[BEGIN]

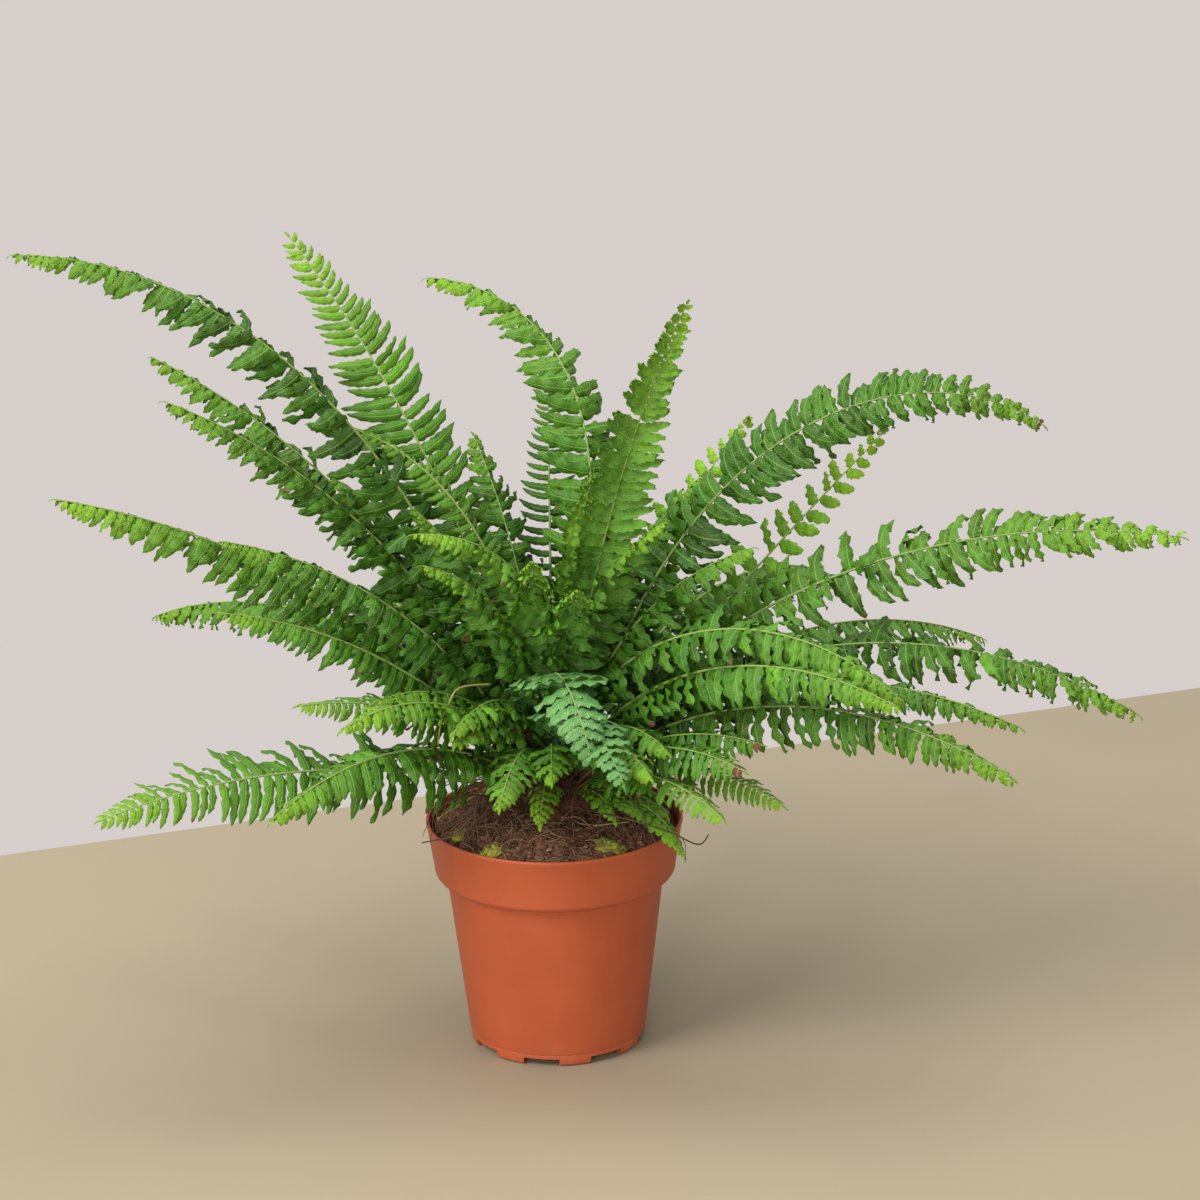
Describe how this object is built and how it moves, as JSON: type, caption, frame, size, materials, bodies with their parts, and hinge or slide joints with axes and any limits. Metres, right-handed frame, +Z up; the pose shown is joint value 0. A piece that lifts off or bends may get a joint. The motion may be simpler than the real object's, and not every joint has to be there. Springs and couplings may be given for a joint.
{
  "type": "potted fern",
  "caption": "Bushy fern with arching, toothed fronds growing from a fibrous crown in a tapered, banded plastic grower's pot that stands on its flat underside.",
  "frame": {"origin": "centre of the pot's underside, on the surface that it stands on", "axes": "+Z up along the pot's axis; +X to the right as the picture shows the plant, along its widest spread; -Y towards the viewer"},
  "size_m": [0.5256, 0.3532, 0.3834],
  "materials": {
    "pot_plastic": "matte terracotta-coloured plastic",
    "soil": "damp peat and bark compost with fine roots",
    "crown_fibre": "brown fibrous leaf bases and scales",
    "leaf_green": "satin leaf",
    "runner": "wiry brown stem",
    "moss": "soft yellow-green moss"
  },
  "bodies": {
    "root": {"pot": "pot_plastic", "soil": "soil", "crown": "crown_fibre", "frond_left_high": "leaf_green", "frond_left_upright": "leaf_green", "frond_left_mid_upper": "leaf_green", "frond_left_mid_lower": "leaf_green", "frond_left_small_tip": "leaf_green", "frond_left_long_low": "leaf_green", "frond_left_inner": "leaf_green", "frond_left_short": "leaf_green", "frond_left_tiny": "leaf_green", "frond_left_light": "leaf_green", "frond_left_bottom": "leaf_green", "frond_left_droop": "leaf_green", "frond_left_hanging": "leaf_green", "frond_front_left": "leaf_green", "frond_centre_arch": "leaf_green", "frond_centre_dark": "leaf_green", "frond_centre_over": "leaf_green", "frond_centre_young": "leaf_green", "frond_centre_right": "leaf_green", "frond_right_young_upper": "leaf_green", "frond_right_young_long": "leaf_green", "frond_right_young_short": "leaf_green", "frond_right_arch": "leaf_green", "frond_right_long": "leaf_green", "frond_right_second": "leaf_green", "frond_right_thin": "leaf_green", "frond_right_lower": "leaf_green", "frond_right_front": "leaf_green", "frond_right_over": "leaf_green", "frond_right_dark": "leaf_green", "frond_right_brown_tip": "leaf_green", "frond_right_hanging": "leaf_green", "frond_right_droop": "leaf_green", "frond_front_right": "leaf_green", "frond_front_waxy": "leaf_green", "frond_front_hanging": "leaf_green", "frond_front_tuft": "leaf_green", "frond_sporeling": "leaf_green", "frond_back_a": "leaf_green", "frond_back_b": "leaf_green", "frond_back_c": "leaf_green", "frond_back_d": "leaf_green", "frond_back_e": "leaf_green", "frond_back_f": "leaf_green", "runner_left_loop": "runner", "runner_left_wire": "runner", "runner_right_hook": "runner", "moss_front_right": "moss", "moss_front_left": "moss", "moss_left": "moss"}
  },
  "joints": []
}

[END]

What to work on -
Copy down the whole of the data above, matching it exactly.

Finished answer -
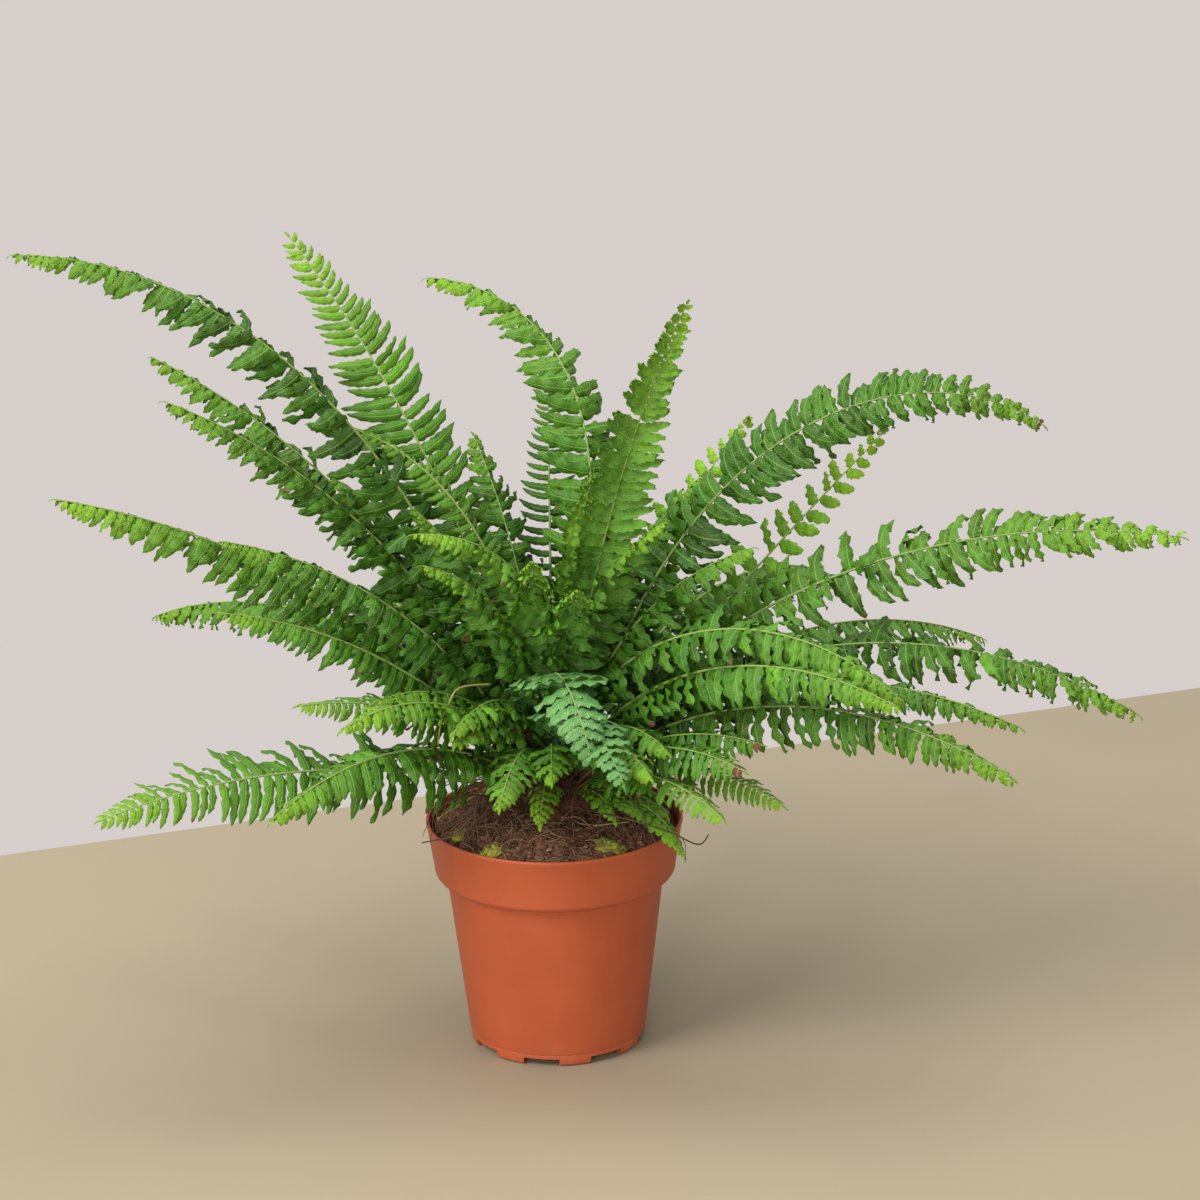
Describe how this object is built and how it moves, as JSON: type, caption, frame, size, materials, bodies with their parts, and hinge or slide joints with axes and any limits. Metres, right-handed frame, +Z up; the pose shown is joint value 0. A piece that lifts off or bends may get a joint. The motion may be simpler than the real object's, and not every joint has to be there. Springs and couplings may be given for a joint.
{
  "type": "potted fern",
  "caption": "Bushy fern with arching, toothed fronds growing from a fibrous crown in a tapered, banded plastic grower's pot that stands on its flat underside.",
  "frame": {"origin": "centre of the pot's underside, on the surface that it stands on", "axes": "+Z up along the pot's axis; +X to the right as the picture shows the plant, along its widest spread; -Y towards the viewer"},
  "size_m": [0.5256, 0.3532, 0.3834],
  "materials": {
    "pot_plastic": "matte terracotta-coloured plastic",
    "soil": "damp peat and bark compost with fine roots",
    "crown_fibre": "brown fibrous leaf bases and scales",
    "leaf_green": "satin leaf",
    "runner": "wiry brown stem",
    "moss": "soft yellow-green moss"
  },
  "bodies": {
    "root": {"pot": "pot_plastic", "soil": "soil", "crown": "crown_fibre", "frond_left_high": "leaf_green", "frond_left_upright": "leaf_green", "frond_left_mid_upper": "leaf_green", "frond_left_mid_lower": "leaf_green", "frond_left_small_tip": "leaf_green", "frond_left_long_low": "leaf_green", "frond_left_inner": "leaf_green", "frond_left_short": "leaf_green", "frond_left_tiny": "leaf_green", "frond_left_light": "leaf_green", "frond_left_bottom": "leaf_green", "frond_left_droop": "leaf_green", "frond_left_hanging": "leaf_green", "frond_front_left": "leaf_green", "frond_centre_arch": "leaf_green", "frond_centre_dark": "leaf_green", "frond_centre_over": "leaf_green", "frond_centre_young": "leaf_green", "frond_centre_right": "leaf_green", "frond_right_young_upper": "leaf_green", "frond_right_young_long": "leaf_green", "frond_right_young_short": "leaf_green", "frond_right_arch": "leaf_green", "frond_right_long": "leaf_green", "frond_right_second": "leaf_green", "frond_right_thin": "leaf_green", "frond_right_lower": "leaf_green", "frond_right_front": "leaf_green", "frond_right_over": "leaf_green", "frond_right_dark": "leaf_green", "frond_right_brown_tip": "leaf_green", "frond_right_hanging": "leaf_green", "frond_right_droop": "leaf_green", "frond_front_right": "leaf_green", "frond_front_waxy": "leaf_green", "frond_front_hanging": "leaf_green", "frond_front_tuft": "leaf_green", "frond_sporeling": "leaf_green", "frond_back_a": "leaf_green", "frond_back_b": "leaf_green", "frond_back_c": "leaf_green", "frond_back_d": "leaf_green", "frond_back_e": "leaf_green", "frond_back_f": "leaf_green", "runner_left_loop": "runner", "runner_left_wire": "runner", "runner_right_hook": "runner", "moss_front_right": "moss", "moss_front_left": "moss", "moss_left": "moss"}
  },
  "joints": []
}